------ Collected material
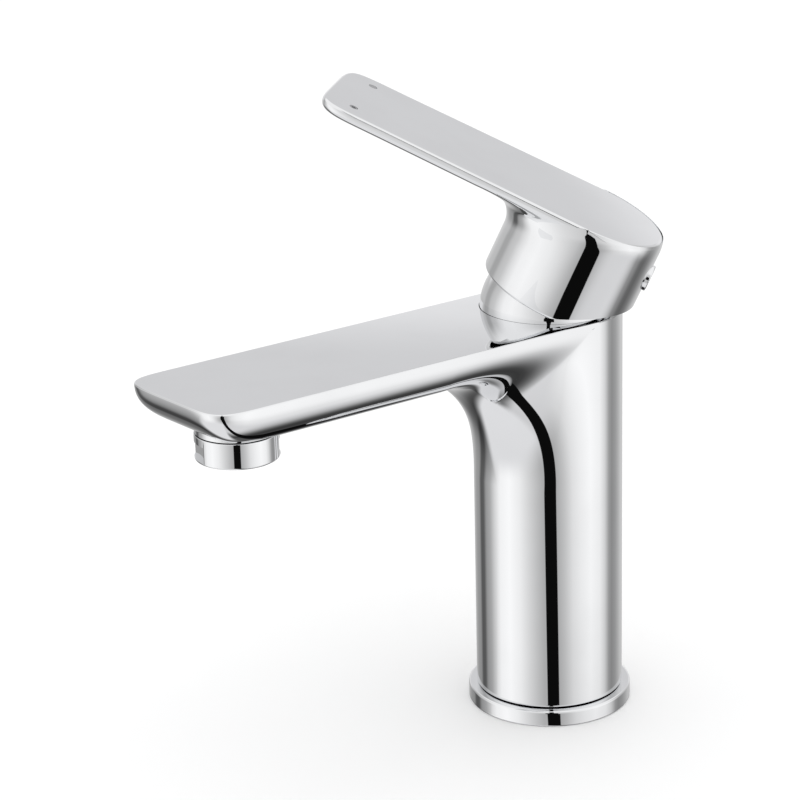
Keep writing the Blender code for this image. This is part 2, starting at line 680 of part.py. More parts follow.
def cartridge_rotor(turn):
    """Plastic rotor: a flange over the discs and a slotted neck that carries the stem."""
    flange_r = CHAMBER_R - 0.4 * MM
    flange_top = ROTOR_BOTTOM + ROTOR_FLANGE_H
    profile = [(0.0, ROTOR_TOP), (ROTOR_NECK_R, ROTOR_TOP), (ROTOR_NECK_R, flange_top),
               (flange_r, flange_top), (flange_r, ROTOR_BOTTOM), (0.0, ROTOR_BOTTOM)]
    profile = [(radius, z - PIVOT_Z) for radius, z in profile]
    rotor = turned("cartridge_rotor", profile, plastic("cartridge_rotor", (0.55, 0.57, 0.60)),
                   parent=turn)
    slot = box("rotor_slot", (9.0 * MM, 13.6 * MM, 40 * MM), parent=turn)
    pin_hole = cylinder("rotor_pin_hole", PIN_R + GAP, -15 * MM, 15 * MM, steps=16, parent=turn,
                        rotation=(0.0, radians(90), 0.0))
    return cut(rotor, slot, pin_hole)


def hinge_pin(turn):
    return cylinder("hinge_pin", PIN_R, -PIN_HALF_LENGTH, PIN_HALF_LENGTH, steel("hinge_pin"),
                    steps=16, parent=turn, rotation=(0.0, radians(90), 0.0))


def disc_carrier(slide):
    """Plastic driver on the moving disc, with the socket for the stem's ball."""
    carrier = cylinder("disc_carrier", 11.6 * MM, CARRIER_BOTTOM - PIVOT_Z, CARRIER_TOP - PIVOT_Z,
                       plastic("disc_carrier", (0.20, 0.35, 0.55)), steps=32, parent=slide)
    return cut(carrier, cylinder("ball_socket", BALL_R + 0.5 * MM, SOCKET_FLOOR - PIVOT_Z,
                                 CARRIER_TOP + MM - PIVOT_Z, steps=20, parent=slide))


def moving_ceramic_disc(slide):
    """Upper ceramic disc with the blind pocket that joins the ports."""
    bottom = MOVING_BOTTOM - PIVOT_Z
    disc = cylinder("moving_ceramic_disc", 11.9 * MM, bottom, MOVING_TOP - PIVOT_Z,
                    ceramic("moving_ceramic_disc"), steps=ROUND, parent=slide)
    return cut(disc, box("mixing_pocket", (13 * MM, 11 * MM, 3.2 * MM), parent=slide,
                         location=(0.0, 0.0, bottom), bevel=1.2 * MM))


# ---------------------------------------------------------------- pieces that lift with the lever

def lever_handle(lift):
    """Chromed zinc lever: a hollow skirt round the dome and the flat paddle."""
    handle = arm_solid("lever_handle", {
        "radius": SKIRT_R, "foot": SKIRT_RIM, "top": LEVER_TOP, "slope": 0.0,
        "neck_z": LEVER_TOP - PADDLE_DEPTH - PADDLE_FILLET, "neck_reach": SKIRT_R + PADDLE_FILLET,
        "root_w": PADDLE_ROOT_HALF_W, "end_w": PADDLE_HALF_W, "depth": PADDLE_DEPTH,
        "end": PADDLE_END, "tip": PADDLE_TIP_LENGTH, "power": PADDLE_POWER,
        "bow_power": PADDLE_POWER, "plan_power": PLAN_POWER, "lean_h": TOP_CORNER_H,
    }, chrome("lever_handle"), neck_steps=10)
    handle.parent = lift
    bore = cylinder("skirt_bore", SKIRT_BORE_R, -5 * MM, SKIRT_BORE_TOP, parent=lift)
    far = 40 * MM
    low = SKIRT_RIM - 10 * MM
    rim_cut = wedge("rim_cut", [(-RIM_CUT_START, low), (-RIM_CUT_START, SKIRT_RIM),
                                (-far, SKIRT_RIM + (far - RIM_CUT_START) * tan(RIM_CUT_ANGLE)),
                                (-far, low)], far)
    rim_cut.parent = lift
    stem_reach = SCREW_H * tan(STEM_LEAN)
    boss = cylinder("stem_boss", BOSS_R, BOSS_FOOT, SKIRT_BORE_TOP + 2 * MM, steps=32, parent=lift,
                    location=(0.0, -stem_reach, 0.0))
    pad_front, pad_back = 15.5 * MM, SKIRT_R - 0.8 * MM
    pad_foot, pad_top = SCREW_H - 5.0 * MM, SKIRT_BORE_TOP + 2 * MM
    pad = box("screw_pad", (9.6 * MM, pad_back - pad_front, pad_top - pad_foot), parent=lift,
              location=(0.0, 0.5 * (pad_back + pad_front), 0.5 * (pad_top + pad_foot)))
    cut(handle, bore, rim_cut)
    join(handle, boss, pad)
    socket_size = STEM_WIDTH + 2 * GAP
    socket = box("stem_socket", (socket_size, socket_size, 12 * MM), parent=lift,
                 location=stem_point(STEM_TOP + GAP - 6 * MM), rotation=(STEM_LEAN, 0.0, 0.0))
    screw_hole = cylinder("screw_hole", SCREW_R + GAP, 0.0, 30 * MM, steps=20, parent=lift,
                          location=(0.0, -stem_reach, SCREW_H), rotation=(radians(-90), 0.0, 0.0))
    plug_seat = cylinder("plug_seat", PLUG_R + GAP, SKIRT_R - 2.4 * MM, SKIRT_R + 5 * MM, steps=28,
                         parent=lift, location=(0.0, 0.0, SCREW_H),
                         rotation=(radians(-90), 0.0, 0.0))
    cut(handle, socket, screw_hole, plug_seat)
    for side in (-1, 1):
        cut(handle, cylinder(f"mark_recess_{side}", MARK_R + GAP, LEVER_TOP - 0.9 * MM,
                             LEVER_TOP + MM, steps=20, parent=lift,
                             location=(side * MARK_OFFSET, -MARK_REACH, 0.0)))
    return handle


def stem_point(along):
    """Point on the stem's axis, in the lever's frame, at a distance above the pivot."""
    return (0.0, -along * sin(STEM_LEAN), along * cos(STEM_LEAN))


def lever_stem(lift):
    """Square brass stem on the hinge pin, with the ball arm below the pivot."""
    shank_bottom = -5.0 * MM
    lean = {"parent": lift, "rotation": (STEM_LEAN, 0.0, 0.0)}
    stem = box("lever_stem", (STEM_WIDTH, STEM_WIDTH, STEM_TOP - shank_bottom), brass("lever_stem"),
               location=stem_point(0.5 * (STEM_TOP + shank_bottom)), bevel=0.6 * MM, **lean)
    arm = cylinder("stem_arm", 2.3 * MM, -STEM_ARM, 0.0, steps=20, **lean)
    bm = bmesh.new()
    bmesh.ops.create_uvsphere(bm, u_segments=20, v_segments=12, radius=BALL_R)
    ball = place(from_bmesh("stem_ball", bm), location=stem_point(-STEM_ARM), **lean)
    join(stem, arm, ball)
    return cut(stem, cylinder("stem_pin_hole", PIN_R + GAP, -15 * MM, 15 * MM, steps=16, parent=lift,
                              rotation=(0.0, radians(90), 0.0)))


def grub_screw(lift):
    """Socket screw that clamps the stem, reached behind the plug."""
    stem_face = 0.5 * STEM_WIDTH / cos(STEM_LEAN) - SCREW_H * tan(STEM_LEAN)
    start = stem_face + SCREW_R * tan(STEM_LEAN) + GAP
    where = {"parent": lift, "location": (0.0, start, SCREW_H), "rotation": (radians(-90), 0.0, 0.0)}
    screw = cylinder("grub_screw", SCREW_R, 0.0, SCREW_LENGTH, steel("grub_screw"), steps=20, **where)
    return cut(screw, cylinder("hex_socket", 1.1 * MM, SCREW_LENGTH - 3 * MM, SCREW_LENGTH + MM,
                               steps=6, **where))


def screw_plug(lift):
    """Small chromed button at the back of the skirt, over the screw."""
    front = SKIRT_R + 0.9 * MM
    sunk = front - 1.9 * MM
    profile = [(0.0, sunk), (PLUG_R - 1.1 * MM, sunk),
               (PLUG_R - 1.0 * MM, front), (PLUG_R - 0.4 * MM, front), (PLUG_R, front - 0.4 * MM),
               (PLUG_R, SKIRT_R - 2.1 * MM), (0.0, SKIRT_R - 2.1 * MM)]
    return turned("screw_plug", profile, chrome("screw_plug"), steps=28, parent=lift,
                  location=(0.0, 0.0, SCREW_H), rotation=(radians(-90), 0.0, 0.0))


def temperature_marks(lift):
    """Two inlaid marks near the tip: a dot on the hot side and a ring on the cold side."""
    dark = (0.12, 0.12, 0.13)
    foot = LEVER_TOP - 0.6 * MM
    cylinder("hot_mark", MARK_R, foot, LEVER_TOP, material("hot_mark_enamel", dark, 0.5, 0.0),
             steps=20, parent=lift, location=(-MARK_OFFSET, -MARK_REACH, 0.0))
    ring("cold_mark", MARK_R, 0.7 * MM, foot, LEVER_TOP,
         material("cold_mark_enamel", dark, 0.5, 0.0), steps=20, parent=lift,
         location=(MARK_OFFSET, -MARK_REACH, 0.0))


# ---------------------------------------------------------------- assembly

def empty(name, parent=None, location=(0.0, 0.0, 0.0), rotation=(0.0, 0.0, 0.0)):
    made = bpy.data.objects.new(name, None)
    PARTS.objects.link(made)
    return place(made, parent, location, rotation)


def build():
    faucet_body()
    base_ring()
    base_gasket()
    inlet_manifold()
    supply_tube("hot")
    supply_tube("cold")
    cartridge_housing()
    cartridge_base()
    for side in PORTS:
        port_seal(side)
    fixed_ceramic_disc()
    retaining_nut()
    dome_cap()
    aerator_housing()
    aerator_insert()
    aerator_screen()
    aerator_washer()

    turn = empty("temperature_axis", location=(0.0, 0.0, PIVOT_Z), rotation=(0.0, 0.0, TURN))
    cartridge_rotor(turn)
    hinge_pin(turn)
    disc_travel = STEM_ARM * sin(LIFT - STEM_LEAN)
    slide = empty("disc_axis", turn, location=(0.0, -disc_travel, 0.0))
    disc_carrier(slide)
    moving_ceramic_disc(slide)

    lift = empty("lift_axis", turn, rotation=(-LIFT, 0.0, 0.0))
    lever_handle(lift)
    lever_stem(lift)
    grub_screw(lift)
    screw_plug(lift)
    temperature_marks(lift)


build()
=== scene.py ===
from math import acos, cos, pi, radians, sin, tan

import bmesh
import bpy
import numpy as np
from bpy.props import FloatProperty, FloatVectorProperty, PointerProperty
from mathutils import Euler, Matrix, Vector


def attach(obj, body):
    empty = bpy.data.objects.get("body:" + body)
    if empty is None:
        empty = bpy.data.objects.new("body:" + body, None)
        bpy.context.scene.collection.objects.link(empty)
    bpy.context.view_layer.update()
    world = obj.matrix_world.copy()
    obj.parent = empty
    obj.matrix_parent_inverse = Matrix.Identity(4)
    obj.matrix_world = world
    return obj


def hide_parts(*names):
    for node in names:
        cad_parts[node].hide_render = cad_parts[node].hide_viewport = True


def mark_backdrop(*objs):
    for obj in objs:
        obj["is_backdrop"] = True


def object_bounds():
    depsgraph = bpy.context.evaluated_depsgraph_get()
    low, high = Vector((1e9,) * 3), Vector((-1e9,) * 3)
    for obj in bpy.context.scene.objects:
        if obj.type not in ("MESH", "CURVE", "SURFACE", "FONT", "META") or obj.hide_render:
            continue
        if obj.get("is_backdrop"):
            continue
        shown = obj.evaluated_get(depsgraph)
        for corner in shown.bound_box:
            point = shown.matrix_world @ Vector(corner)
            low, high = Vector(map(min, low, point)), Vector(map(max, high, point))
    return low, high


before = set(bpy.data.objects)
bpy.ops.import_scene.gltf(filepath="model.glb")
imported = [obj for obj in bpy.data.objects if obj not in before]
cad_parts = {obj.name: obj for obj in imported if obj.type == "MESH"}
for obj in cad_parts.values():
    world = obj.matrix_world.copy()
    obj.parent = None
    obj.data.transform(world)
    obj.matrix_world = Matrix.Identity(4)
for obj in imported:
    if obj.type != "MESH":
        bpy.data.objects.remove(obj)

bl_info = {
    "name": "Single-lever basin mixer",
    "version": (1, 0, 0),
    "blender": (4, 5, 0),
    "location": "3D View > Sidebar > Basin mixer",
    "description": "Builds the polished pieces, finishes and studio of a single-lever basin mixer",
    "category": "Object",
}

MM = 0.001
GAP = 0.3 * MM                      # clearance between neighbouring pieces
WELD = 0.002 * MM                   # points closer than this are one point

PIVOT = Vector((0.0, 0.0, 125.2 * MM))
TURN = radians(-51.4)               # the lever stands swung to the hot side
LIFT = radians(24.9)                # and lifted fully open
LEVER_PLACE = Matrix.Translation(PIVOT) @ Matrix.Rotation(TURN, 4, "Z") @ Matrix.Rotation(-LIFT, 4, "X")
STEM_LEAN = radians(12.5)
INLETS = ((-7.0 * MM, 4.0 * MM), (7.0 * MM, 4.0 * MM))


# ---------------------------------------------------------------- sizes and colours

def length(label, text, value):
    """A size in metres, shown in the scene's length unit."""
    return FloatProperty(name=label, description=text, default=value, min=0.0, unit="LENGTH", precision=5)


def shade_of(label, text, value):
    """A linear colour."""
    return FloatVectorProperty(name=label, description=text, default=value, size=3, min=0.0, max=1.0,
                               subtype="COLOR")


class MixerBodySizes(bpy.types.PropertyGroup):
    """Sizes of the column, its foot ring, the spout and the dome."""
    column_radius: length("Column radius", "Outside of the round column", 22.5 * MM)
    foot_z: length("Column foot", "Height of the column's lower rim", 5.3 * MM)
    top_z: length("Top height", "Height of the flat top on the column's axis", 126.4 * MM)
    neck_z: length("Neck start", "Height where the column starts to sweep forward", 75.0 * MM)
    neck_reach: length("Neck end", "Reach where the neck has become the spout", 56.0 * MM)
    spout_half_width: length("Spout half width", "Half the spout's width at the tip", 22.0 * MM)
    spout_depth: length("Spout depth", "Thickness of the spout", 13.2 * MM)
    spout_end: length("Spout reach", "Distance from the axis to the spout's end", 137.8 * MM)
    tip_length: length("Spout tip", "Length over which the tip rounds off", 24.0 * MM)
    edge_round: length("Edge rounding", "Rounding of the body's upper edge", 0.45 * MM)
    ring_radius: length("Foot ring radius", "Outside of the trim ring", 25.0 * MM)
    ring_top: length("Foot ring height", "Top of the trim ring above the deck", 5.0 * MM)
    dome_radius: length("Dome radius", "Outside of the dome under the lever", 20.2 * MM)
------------
• **Instruction**
Only the lines from the one bearing "rotation=(-LIFT, 0.0, 0.0))" through the one bearing "before = set(bpy.data.objects)" should be repeated, exactly as given.

• **Response for this exercise**
    lift = empty("lift_axis", turn, rotation=(-LIFT, 0.0, 0.0))
    lever_handle(lift)
    lever_stem(lift)
    grub_screw(lift)
    screw_plug(lift)
    temperature_marks(lift)


build()
=== scene.py ===
from math import acos, cos, pi, radians, sin, tan

import bmesh
import bpy
import numpy as np
from bpy.props import FloatProperty, FloatVectorProperty, PointerProperty
from mathutils import Euler, Matrix, Vector


def attach(obj, body):
    empty = bpy.data.objects.get("body:" + body)
    if empty is None:
        empty = bpy.data.objects.new("body:" + body, None)
        bpy.context.scene.collection.objects.link(empty)
    bpy.context.view_layer.update()
    world = obj.matrix_world.copy()
    obj.parent = empty
    obj.matrix_parent_inverse = Matrix.Identity(4)
    obj.matrix_world = world
    return obj


def hide_parts(*names):
    for node in names:
        cad_parts[node].hide_render = cad_parts[node].hide_viewport = True


def mark_backdrop(*objs):
    for obj in objs:
        obj["is_backdrop"] = True


def object_bounds():
    depsgraph = bpy.context.evaluated_depsgraph_get()
    low, high = Vector((1e9,) * 3), Vector((-1e9,) * 3)
    for obj in bpy.context.scene.objects:
        if obj.type not in ("MESH", "CURVE", "SURFACE", "FONT", "META") or obj.hide_render:
            continue
        if obj.get("is_backdrop"):
            continue
        shown = obj.evaluated_get(depsgraph)
        for corner in shown.bound_box:
            point = shown.matrix_world @ Vector(corner)
            low, high = Vector(map(min, low, point)), Vector(map(max, high, point))
    return low, high


before = set(bpy.data.objects)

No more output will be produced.